Directions for this task » Quote every line from the top of the listing down to and including the line that contains "# and the open".

___ Recorded information ___

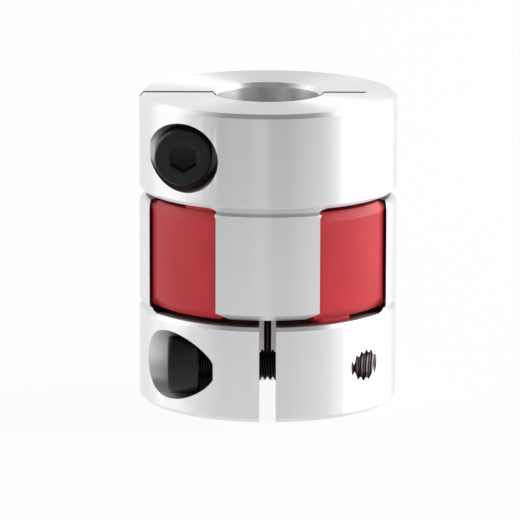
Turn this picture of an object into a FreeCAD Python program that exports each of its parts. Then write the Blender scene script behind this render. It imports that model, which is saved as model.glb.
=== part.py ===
import FreeCAD, Part
import math
import os

# Curved-jaw shaft coupling with two clamp hubs and a four-armed elastic spider.
# Millimetres. The origin is the centre of the lower end face, +Z runs along the shafts,
# and the open clamp slot of the lower hub faces the front, which is -Y.

# Envelope of the assembled coupling
outer_diameter = 25.0
coupling_length = 30.0

# Clamp hub: the plain ring that grips a shaft
bore_diameter = 10.0
base_height = 9.3
end_edge_chamfer = 0.4
bore_mouth_chamfer = 0.4
bore_inner_chamfer = 0.3

# Clamp slots: one open slot and, opposite it, a slit that stops short of the outside
lower_slot_width = 1.6
upper_slot_width = 0.8
relief_slit_width = 0.7
relief_web_thickness = 2.95

# Jaws: two on each hub, left standing between four round pockets
jaw_waist_width = 4.4
jaw_pocket_overhang = 2.3
jaw_tip_gap = 0.64
jaw_root_radius = 0.85
jaw_root_steps = 3
jaw_tip_rim_chamfer = 0.6
jaw_tip_side_chamfer = 0.6
jaw_tip_inner_chamfer = 0.25
jaw_side_edge_break = 0.05

# Shallow groove turned across the jaw roots; its lower side is the ring's upper chamfer
root_groove_depth = 0.3
root_groove_floor = 0.35
root_groove_jaw_side = 0.25
ring_upper_chamfer = 0.35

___

Answer to this problem »
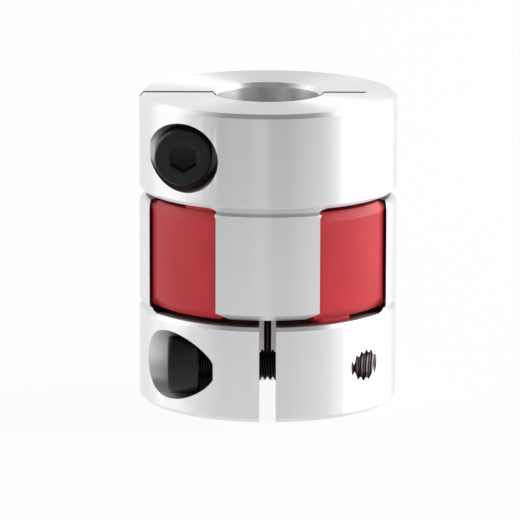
Turn this picture of an object into a FreeCAD Python program that exports each of its parts. Then write the Blender scene script behind this render. It imports that model, which is saved as model.glb.
=== part.py ===
import FreeCAD, Part
import math
import os

# Curved-jaw shaft coupling with two clamp hubs and a four-armed elastic spider.
# Millimetres. The origin is the centre of the lower end face, +Z runs along the shafts,
# and the open clamp slot of the lower hub faces the front, which is -Y.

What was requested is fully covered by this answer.